No. California law only requires liability insurance at 30/60/15 limits as of 2026. Full coverage, which adds collision and comprehensive, is optional under state law. However, if you have a car loan or lease, your lender will require full coverage as a condition of the financing.

How much more does full coverage cost than liability in California?

In 2026, full coverage car insurance in California costs roughly $130 to $175 more per month than liability-only for a driver with a clean record. That is about $1,560 to $2,100 in extra premium per year. The exact gap depends on your car, your ZIP code, your driving record, and which carrier you choose.

What does full coverage actually cover that liability does not?

Full coverage adds two parts that liability does not include. Collision pays to repair or replace your car after a crash, including crashes you cause. Comprehensive pays for non-crash damage such as theft, fire, vandalism, falling objects, and weather. Liability only pays for damage you cause to other people and their property.

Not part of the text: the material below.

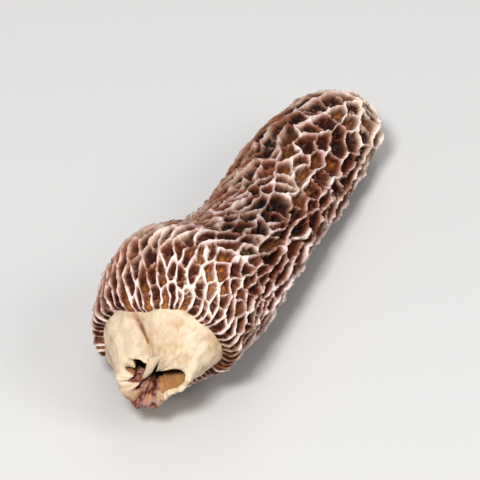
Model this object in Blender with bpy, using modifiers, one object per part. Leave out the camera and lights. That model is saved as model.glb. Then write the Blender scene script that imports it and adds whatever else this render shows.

Should I drop full coverage on an old car in California?

It can make sense if your car is paid off and worth less than a few thousand dollars. Compare the annual cost of full coverage against your car's market value. If three years of the extra premium would approach the car's value, liability-only is usually the smarter financial choice. If you still owe money on the car, you cannot drop full coverage.

Does my credit score affect full coverage rates in California?

No. Under California's Proposition 103, insurers cannot use your credit score as a rating factor for auto insurance. California rates are based primarily on your driving record, years of experience, annual mileage, and where you park the car. This is different from most other states, where credit can heavily influence the premium.

What is the cheapest way to get full coverage in California?

Compare quotes from several carriers for identical coverage limits and deductibles, raise your deductible if you have savings to cover it, claim every discount you qualify for, and re-shop your policy every year. The cheapest carrier for full coverage varies by driver, so there is no single best company for everyone.